Tuesday, April 11, 2006

Ella Fitzgerald festival hits the big time

BY SAM MCDONALD

April 4, 2006
The Ella Fitzgerald Music Festival, now in its ninth year, is looking all grown up. How so?

First off, it's a third bigger.

This year's event at Christopher Newport University has swelled to include a fourth night of world-class music. A beefed-up Wednesday concert will feature the critically acclaimed singer Kurt Elling.

Secondly, there's the marquee strength of this year's headliner, Branford Marsalis. The saxophonist, who performs at the Saturday night finale, is part of the nation's first family of jazz music. His father Ellis and brother Wynton are among the most popular and respected jazz players in the country.

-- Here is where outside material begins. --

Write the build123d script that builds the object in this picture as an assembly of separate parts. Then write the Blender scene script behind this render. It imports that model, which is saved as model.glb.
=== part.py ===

Big names are nothing new to the festival. It has featured Chick Corea, Joshua Redman, Sonny Rollins and Diana Krall in years past. But an appearance by Marsalis - who has recorded and performed with rock standouts including Sting and Bruce Hornsby - gives the festival more popular punch. At least it should.

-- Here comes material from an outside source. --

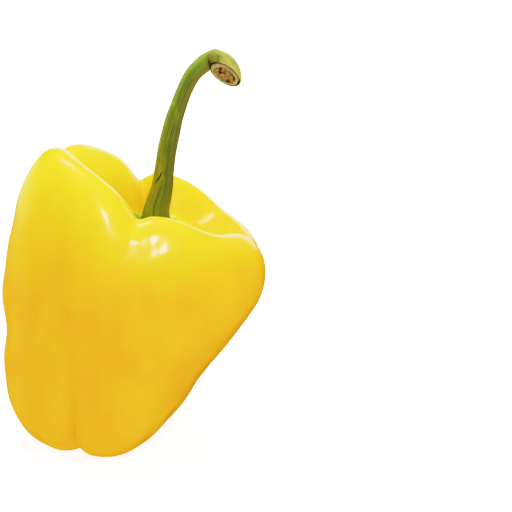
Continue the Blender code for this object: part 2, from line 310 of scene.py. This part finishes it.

Finally, the Ella Fitzgerald Music Festival moves into a grander physical space for 2006. Last year's edition took place at the 440-seat theater inside the Ferguson Center for the Arts. This year, the only show happening in that theater is Wednesday's kickoff. The other three performances are inside the Ferguson Center's much larger 1,700-seat concert hall.

It's a big step up from the festival's beginnings in the tiny and unpretentious Gaines Theatre at CNU.

Here's a closer look at the festival's four headlining concerts.

Kurt Elling with the CNU Jazz Ensembles, 7:30 p.m. Wednesday, Music & Theatre Hall, Ferguson Center for the Arts. Tickets are $20.

Chicago native Kurt Elling's brand of scat singing was surely influenced by Ella Fitzgerald, so he's a natural choice for the festival. Having developed his own style in the clubs of the Windy City - including the legendary Green Mill - Elling emerged as a creative and unpredictable presence in vocal jazz. For example, he began his 2001 album "Flirting with Twilight" by singing a Charlie Haden bass solo.

Eddie Palmieri and La Perfecta II with Tiempo Libre, 7:30 p.m. Thursday, Concert Hall, Ferguson Center for the Arts. Tickets are $20, $30 and $40.

A seven-time Grammy Award winner, Palmieri is described as one of the greatest Latin piano players on the road today. He went professional in 1955 and formed his influential band La Perfecta in 1961. Palmieri's is noted for bringing the piano styles of McCoy Tyner, Thelonious Monk and others into a Latin music context. Tiempo Libre is a Miami-based group that plays high-energy blend of Latin jazz and Cuban timba music,

Patti Austin and the Count Basie Orchestra, 7:30 p.m. Friday, Concert Hall, Ferguson Center for the Arts. Tickets are $20, $30 and $40.

Austin is best known as pop and R&B singer, but she's always loved jazz. As a child performer, she was a protégé of Dinah Washington and Sammy Davis Jr. As a studio pro, she's sung countless jingles as well as for sessions by Quincy Jones, George Benson and Paul Simon. Her duet with James Ingram "Baby, Come to Me," was a No. 1 pop hit in 1982. More recently, Austin's been indulging her jazz side. In 2002, she released "For Ella," a tribute to Ella Fitzgerald.

Branford Marsalis, 7:30 p.m. Saturday, Concert Hall, Ferguson Center for the Arts. Tickets are $20, $30 and $40.

The oldest of Ellis Marsalis' jazz playing sons, Marsalis learned from Art Blakey, Herbie Hancock and Miles Davis before striking out on his own. Jazz purists howled when he joined Sting's post-Police band. But Marsalis continued to chart his own course. For a few years, he served as musical director for Jay Leno's "Tonight Show." In 1994, his Buckshot LeFonque project mixed jazz, hip-hop, blues and rock with contributions from Albert Collins, Victor Wooten, Nils Lofgren and poet Maya Angelou. Branford Marsalis' most recent disc, "Eternal," was released in 2004.